Do you anticipate that kind of opposition — to anything to do with diversity, equity and inclusion — to be part of this debate you are launching?

Senator Dasko [ + ]

Thank you for the question. I do think that we are going to see the influence of those developments in the U.S. in this country. I think we may even be starting to see it now.

But I also feel that we are resilient and that as Canadians, we will have the strength to continue to value diversity and the progress we’ve made.

I think we will be able to find our way through this to the other side. I’m trying to be optimistic about the outcome in terms of how these issues are unfolding.

Let’s put it this way: I’m trying to remain optimistic, and I think we have a good basis for continuing along the lines that we have. This bill is one effort to do so, so I’m trying to remain optimistic about it.

Hon. Yonah Martin (Deputy Leader of the Opposition) [ + ]

Senator Dasko, would you take another question?

Senator Dasko [ + ]

Yes.

Senator Martin [ + ]

From our point of view, when we go to the national caucus, the results from the most recent election resulted in quite a diverse group of candidates from across Canada. I know that as a party, we definitely uphold the merit system; may the best candidates put themselves forward. Then the electorate makes that decision.

When we start dictating certain variables you talk about and having these systems where we’re making concessions or trying to force outcomes, I’m worried that there’s also the danger of tokenism where people are not accredited for the work they have done based on merit.

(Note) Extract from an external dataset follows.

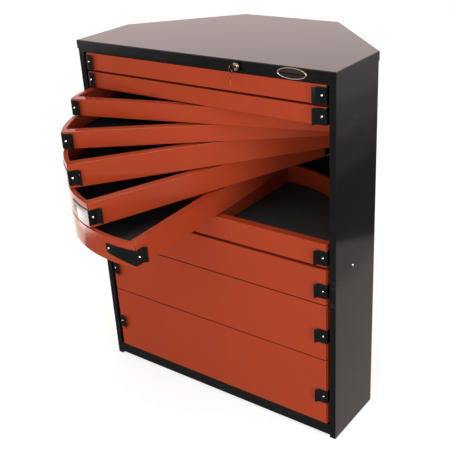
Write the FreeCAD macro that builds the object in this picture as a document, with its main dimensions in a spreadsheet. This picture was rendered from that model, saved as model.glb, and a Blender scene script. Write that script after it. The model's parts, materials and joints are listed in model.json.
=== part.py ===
import FreeCAD, Part
import math
import os
import Sketcher

# Corner tool cabinet: a six-sided steel cabinet with eleven half-disc drawers
# that swing about one upright shaft near the middle of its front.
# Millimetres. The shaft's axis is the Z axis, the floor is z = 0, the front
# faces -Y, and +X is on the right of someone who stands before the cabinet.

DRAWER_COUNT = 11

SIZES = {
    # Drawers: plan, which the cabinet is built around
    "drawer_radius": 428,
    "face_offset": 48,
    "drawer_corner": 6,
    "drawer_sheet": 1.2,
    "drawer_gap": 2,
    "front_flange": 26,
    "arc_flange": 12,
    "front_lip": 8,
    "lip_end_gap": 7,
    "hub_across": 36,
    "hub_gap": 0.3,
    "divider_sheet": 2,
    # Drawers: room for each, from the top drawer down
    "pitch_1": 56,
    "pitch_2": 56,
    "pitch_3": 56,
    "pitch_4": 56,
    "pitch_5": 76,
    "pitch_6": 76,
    "pitch_7": 76,
    "pitch_8": 76,
    "pitch_9": 123,
    "pitch_10": 190,
    "pitch_11": 234,
    # Drawers: how far two of the trays' tops stay below the rest of their room
    "top_drop_2": 3,
    "top_drop_9": 6,
    # Drawers: how far each stands open, in degrees
    "open_1": 0,
    "open_2": 0,
    "open_3": 15.9,
    "open_4": 35.6,
    "open_5": 52.2,
    "open_6": 69.2,
    "open_7": 92.2,
    "open_8": 0,
    "open_9": 0,
    "open_10": 0,
    "open_11": 0,
    # Drawer mats
    "mat_thickness": 2,
    "mat_clearance": 2,
    # Corner pulls, and how high the middle of each is on its drawer
    "pull_sheet": 2,
    "pull_height": 46,
    "pull_front_leg": 25,
    "pull_side_leg": 105,
    "pull_end_height": 27,
    "pull_flare_radius": 9,
    "pull_flare_angle": 55,
    "pull_flare_length": 10,
    "pull_rise_1": 24,
    "pull_rise_2": 24,
    "pull_rise_3": 24,
    "pull_rise_4": 24,
    "pull_rise_5": 30,
    "pull_rise_6": 30,
    "pull_rise_7": 30,
    "pull_rise_8": 28,
    "pull_rise_9": 44,
    "pull_rise_10": 82,
    "pull_rise_11": 100,
    # Room left round the drawers as they turn
    "post_clearance": 5,
    "rear_clearance": 22.7,
    "back_clearance": 35,
    # Folded body panels
    "body_sheet": 1.2,
    "post_width": 20,
    "post_return": 10,
    "post_bend": 1,
    "joint_flange": 14,
    # Lid
    "head_height": 35,
    "lid_rim": 26,
    "lid_sheet": 1.5,
    "lid_overhang": 2,
    "lid_edge_radius": 2.5,
    # Rails, base pan, brace and stiffeners
    "rail_bottom": 9.5,
    "rail_top": 46,
    "rail_depth": 20,
    "rail_lip": 14,
    "pan_rim": 24,
    "brace_width": 70,
    "brace_leg": 16,
    "stiffener_width": 60,
    "stiffener_depth": 11,
    "stiffener_wing": 14,
    "stiffener_place": 52,
    "stiffener_gap": 6,
    # Shaft with its foot and its head
    "shaft_diameter": 25.4,
    "running_clearance": 0.05,
    "shaft_end_gap": 5,
    "boss_across": 40,
    "boss_clearance": 0.2,
    "foot_pad_width": 64,
    "foot_pad_thickness": 6,
    "foot_socket_floor": 2,
    "foot_flange_width": 72,
    "head_flange_width": 64,
    "end_flange_thickness": 3,
    # Lock
    "lock_x": 148,
    "lock_rise": 16,
    "lock_face_diameter": 21,
    "lock_face_thickness": 2,
    "barrel_across": 17,
    "barrel_length": 17,
    "clip_thickness": 1.5,
    "clip_margin": 5,
    "plug_diameter": 12.6,
    "plug_proud": 0.4,
    "plug_tail": 4.5,
    "tail_across": 8,
    "cam_thickness": 2,
    "cam_width": 12,
    "cam_reach": 26,
    "cam_chamfer": 3,
    "cam_slot_clearance": 3,
    # Key
    "key_thickness": 2,
    "keyway_clearance": 0.2,
    "key_blade_height": 7.4,
    "key_blade_inside": 14,
    "key_neck": 5,
    "key_bow_length": 24,
    "key_bow_height": 21,
    "key_bow_corner": 6,
    "key_hole_diameter": 6,
}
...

I worry about moving away from a merit-based system. I see the change in diversity on the Hill from the last election, whether it’s staffers or bureaucrats or parliamentarians.

So I’m trying to understand the need for your bill, which seems to move away from a truly merit-based system and an election system that is fair and democratic.

The Hon. the Speaker [ + ]

Senator Dasko, there is very little time left. Are you asking for more time to answer that question?

Senator Dasko [ + ]

I probably shouldn’t ask for more time.

The Hon. the Speaker [ + ]

Are you asking for more time to answer that question?

Senator Dasko [ + ]

Yes.

The Hon. the Speaker [ + ]

Is leave granted, honourable senators?

Senator Dasko [ + ]

Thank you for the question. First, I cited numbers that show there was a significant decrease in the number of women nominated for your party as well as the Liberal Party. That is not, in my view, a positive development.

This bill speaks to what has been very slow progress in achieving diversity in our House of Commons. The reporting measures in place that apply to many other federal institutions are reasonable ones.

If you feel that you’ve made great progress with respect to diversity, then you should be happy to do the reporting that’s required as part of the bill. I think you would appreciate that. You can tell the Chief Electoral Officer. You can tell Canadians because this is a report to Canadians. You can tell Canadians about what you have put in place to achieve results. That would be part of your reporting process, and you would want to tout what you’ve done. So I think you would want to view this with some optimism and consider this to be a positive development. Thank you.